The ultimate tool for hitting walleyes in these inside edges and lanes in my opinion are jigs. In northern Minnesota, you better have some shiners in the boat. In the Dakotas, either half a crawler or a leech is often the ticket. Regarding jigging, I like to switch back and forth from a few basic setups. Snap jigging a 1/8 ounce stand up Fireball jig with six pound monofilament line is a proven technique that just works. We revamped the Jason Mitchell Elite Series Walleye Rod line up this season and designed the perfect jig rod for this style of fishing, the JMS641MLS is a six foot four inch spinning rod that features a high performance IM8 Graphite Blank and Fuji Guide Train with a suggested retail price of $59.99. The mono seems to let the jig hang and glide in the water after each snap and that hang time is ugly for triggering fish especially when you have a live hooked shiner struggling against the jig. The other way to fish jigs that is really effective for me is to simply swim jigs slowly where they never really touch bottom.

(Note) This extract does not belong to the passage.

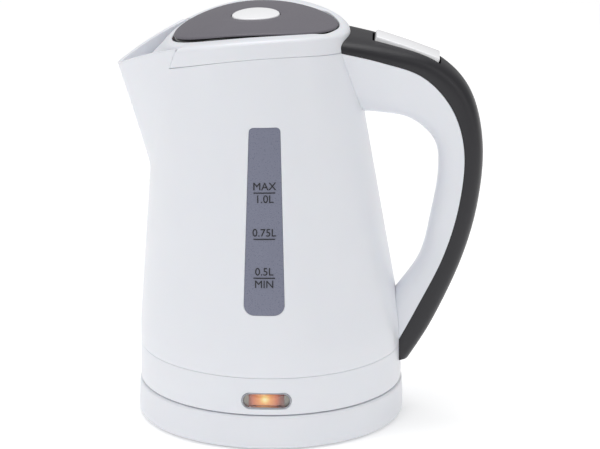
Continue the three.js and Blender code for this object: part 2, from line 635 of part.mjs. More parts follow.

With both snapping and swimming, you can also do really well supplementing live bait for soft plastics like the Impulse paddle minnow because soft plastics are so durable in weeds. With soft plastics, I like to use Bionic ten pound braid. There are so many variations of these basic presentations regarding mixing in twitches, the height of the snap, etc. but that is a moving target that can change each day. Keep in mind as well that as summer progresses and the fish bury in the bottoms of the open holes within large weed beds, just short pitching jigs into the holes and letting the jig coast to the bottom will catch a lot of fish. This is slow monotonous fishing but the results can be impressive. No hole will hold several fish but they all add up and this pattern is easiest to fish with calm sunny conditions where you can physically see the lay out of the weed bed and can make short accurate pitches close to the boat.